Dmitry Medvedev, deputy chairman of Russia's Security Council, said that if the New START treaty expired with no replacement then the world should be alarmed that the biggest nuclear powers had no limits for probably the first time since the early 1970s.
The New START treaty, signed in 2010 by US President Barack Obama and Medvedev, who served as Russia's president from 2008 to 2012, limited the number of deployed strategic nuclear warheads to 1,550 on each side.
It is due to expire on February 5 and Russian officials have said they have had no official response from Washington on a proposal from President Vladimir Putin to stick to existing missile and warhead limits for one more year.

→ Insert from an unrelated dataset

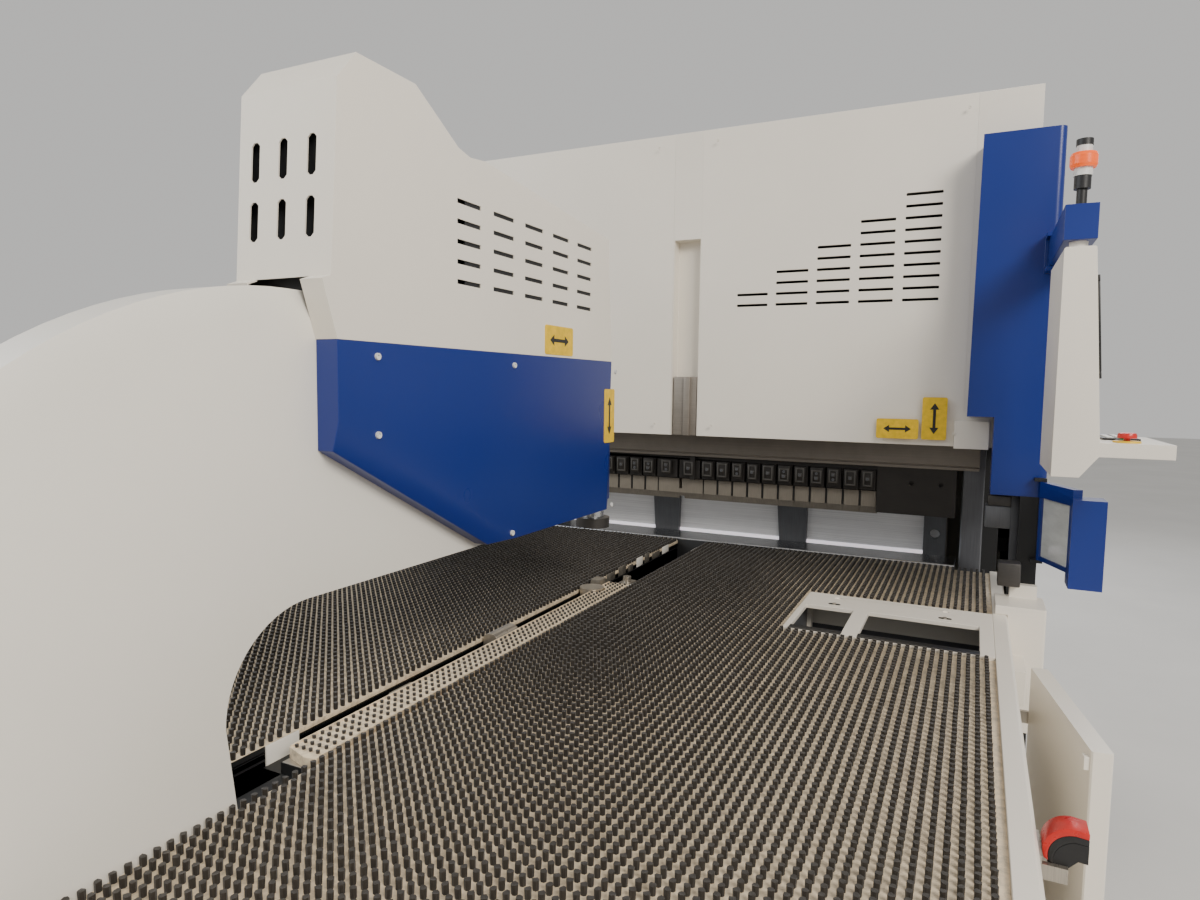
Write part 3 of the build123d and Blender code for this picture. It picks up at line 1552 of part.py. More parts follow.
# Levelling feet
cabinet_feet = [
    (side * x, y)
    for side in (-1, 1)
    for x in (tunnel_half + 70, rim_outer - 90)
    for y in (bed_near + 120, bed_mid_y, bed_far - 120)
]
travel_mid_y = (travel_beam_near + travel_beam_far) / 2
low_feet = [(side * (side_inner - 90), y) for side in (-1, 1) for y in (-90, 620, 1060)]
low_feet += [(0, y) for y in (travel_beam_near + 100, travel_mid_y, travel_beam_far - 80, 0)]
with BuildPart() as levelling_feet:
    with BuildSketch():
        with Locations(*(cabinet_feet + low_feet)):
            RegularPolygon(foot_pad, 8)
    extrude(amount=pad_height)
    with BuildSketch(Plane.XY.offset(pad_height)):
        with Locations(*cabinet_feet):
            RegularPolygon(foot_stud, 6)
    extrude(amount=cabinet_floor_gap - pad_height)
    with BuildSketch(Plane.XY.offset(pad_height)):
        with Locations(*low_feet):
            RegularPolygon(foot_stud, 6)
    extrude(amount=frame_foot - pad_height)
save(levelling_feet.part, "levelling_feet")
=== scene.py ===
"""Looks of the panel bender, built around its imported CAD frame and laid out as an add-on."""
import json
import math
import random

import bmesh
import bpy
from bpy.props import FloatProperty, FloatVectorProperty, IntProperty, PointerProperty
from mathutils import Euler, Matrix, Vector


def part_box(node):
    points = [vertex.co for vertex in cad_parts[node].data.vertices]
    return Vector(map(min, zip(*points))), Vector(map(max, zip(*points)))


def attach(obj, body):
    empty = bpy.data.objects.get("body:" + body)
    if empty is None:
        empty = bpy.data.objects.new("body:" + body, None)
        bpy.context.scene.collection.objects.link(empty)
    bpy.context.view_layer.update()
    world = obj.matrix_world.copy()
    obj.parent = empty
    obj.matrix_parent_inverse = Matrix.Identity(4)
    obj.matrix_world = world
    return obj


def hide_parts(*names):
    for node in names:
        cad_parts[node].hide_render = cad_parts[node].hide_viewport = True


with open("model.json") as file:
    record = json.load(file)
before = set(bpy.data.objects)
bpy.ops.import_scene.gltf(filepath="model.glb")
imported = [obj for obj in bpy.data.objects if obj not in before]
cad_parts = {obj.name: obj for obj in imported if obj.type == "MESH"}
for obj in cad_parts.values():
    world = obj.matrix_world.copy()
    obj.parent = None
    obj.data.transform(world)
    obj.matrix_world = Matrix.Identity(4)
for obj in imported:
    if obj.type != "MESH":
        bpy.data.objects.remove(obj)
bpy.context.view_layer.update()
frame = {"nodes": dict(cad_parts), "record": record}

bl_info = {
    "name": "Panel bender",
    "version": (1, 0, 0),
    "blender": (4, 5, 0),
    "location": "View3D > Sidebar > Panel Bender",
    "description": "Builds the visible pieces of the panel bender around its CAD frame",
    "category": "Object",
}

NODES = frame["nodes"]
SLOT_OF = {entry["node"]: entry["material_slot"] for entry in frame["record"]["subparts"]}
BODY_OF = {
    node: body
    for body, members in frame["record"]["behaviour"]["bodies"].items()
    for node in members
}
MM = 0.001
UP = (0.0, 0.0, 1.0)
TO_FRONT = (0.0, -1.0, 0.0)
# Distance from tool to tool in the press, and how many there are on each side of the centre tool
TOOL_PITCH = 0.0645
TOOLS_RIGHT, TOOLS_LEFT = 11, 8
FINISHES = {}


# Settings that a user would change

def length(name, description, default):
    """A length setting, in metres."""
    return FloatProperty(name=name, description=description, default=default, min=0.0, unit="LENGTH")


def colour(name, description, default):
    """A colour setting."""
    return FloatVectorProperty(name=name, description=description, default=default, size=3, subtype="COLOR",
                               min=0.0, max=1.0)


class BenderSizes(bpy.types.PropertyGroup):
    """Sizes of the pieces that Blender adds to the frame."""
    tuft_spacing: length("Tuft spacing", "Distance between neighbouring bristle tufts", 0.0195)
    tuft_radius: length("Tuft radius", "Radius of a tuft at its foot", 0.0045)
    tuft_height: length("Tuft height", "Height of a tuft above its mat", 0.015)
    tuft_sides: IntProperty(name="Tuft sides", description="Sides of one bristle tuft", default=7,
                            min=5, max=12)
    cover_screw: length("Cover screw", "Radius of the head of a cover screw", 0.0065)
    clamp_screw: length("Clamp screw", "Radius of the head of a clamp screw", 0.008)
    plate_thickness: length("Plate thickness", "Thickness of an axis plate", 0.0012)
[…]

"I don't want to say that this immediately means a catastrophe and a nuclear war will begin, but it should still alarm everyone," Medvedev told Reuters, TASS and the WarGonzo Russian war blogger in an interview at his residence outside Moscow.
"The (doomsday) clocks are ticking and they obviously have to speed up," he said.
Medvedev, an arch-hawk, gives a sense of hardliners' thinking within the Russian elite, according to foreign diplomats.
In January, US President Donald Trump indicated he would allow the treaty to expire. "If it expires, it expires," Trump said in an interview with the New York Times. "We'll just do a better agreement."
Arms control treaties, Medvedev said, played a crucial role not just in limiting the number of warheads, but also as a way to verify intentions and to ensure some element of trust between major nuclear powers.
Medvedev, 60, said that for almost his entire life there had been either an arms control treaty or discussions of one between the United States and either the Soviet Union or Russia.
"When there is an agreement, it means there is trust but when there is no agreement, it means that trust has been exhausted," said Medvedev.
In 2023, Putin suspended Moscow's participation in the treaty because of US support for Ukraine in the war with Russia.